By Same Old Housebuilder Bashing

Honestly. I know nothing about this site, or application, but google mapping the site it’s absolutely clear the land is not “vitally needed” for birds. They’ll do fine in the surrounding million billion squillion acres of open land.

What is actually “vitally needed” is houses. For People. In areas chosen (by professionals) that are appropriate for development. Planning thankfully isn’t a democracy, and the sooner idiots realise this the better.

“Excessive” and “pattern book houses”? – We need to build 300,000 homes a year, they can’t all be Grand Design HUF Hauses whittled from Willow and happy thoughts. And they’d still object if they were.

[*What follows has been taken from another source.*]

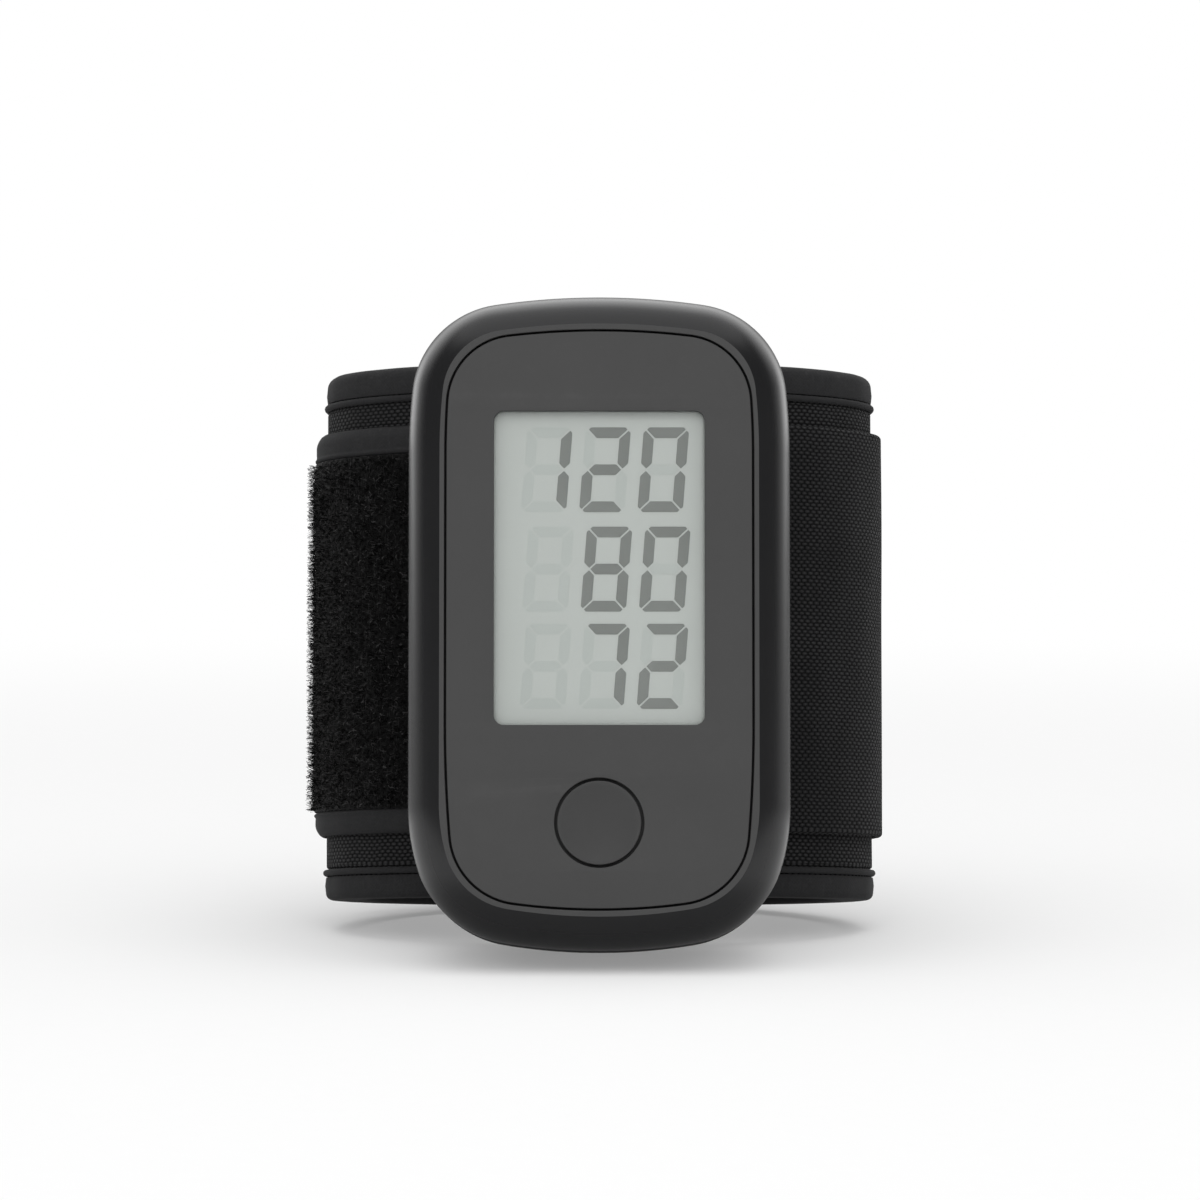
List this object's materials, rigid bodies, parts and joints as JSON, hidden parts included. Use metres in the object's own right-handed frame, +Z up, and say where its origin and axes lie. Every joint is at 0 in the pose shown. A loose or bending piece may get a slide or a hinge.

Nimbyism is exhausting, I’m exhausting, droning on about them! Let’s all move on, and live in a shiny new cut and paste development on the edge of town together, it’s built excessively, so we can all have one!

By Same Old Housebuilder Bashing

Derelict sites abound in Burnley; build your houses if you must, but why the obsession with the hollowing out of traditional centres so more and more farmland can be lost on the outskirts to accommodate another Noddy Land?

By Roger Eli

@Roger Eli – the answer is that both is necessary. When the Council allocated sites for development (which were widely consulted on with the public, including several ‘call for sites’ exercises) they determined that there are insufficient brownfield sites to meet housing requirements. The brownfield sites can often take longer to deliver but they have to demonstrate they CAN be delivered before they’ll be allocated – take the former Baxi factory site in Padiham for example.

Another major problem for Burnley is that they have an incredibly under-resourced planning department leading to further delays in delivery and an overall poor service for developers and the public. I’ve submitted applications all over England, Scotland and Wales and never have I seen a planning department as under-resourced as Burnley.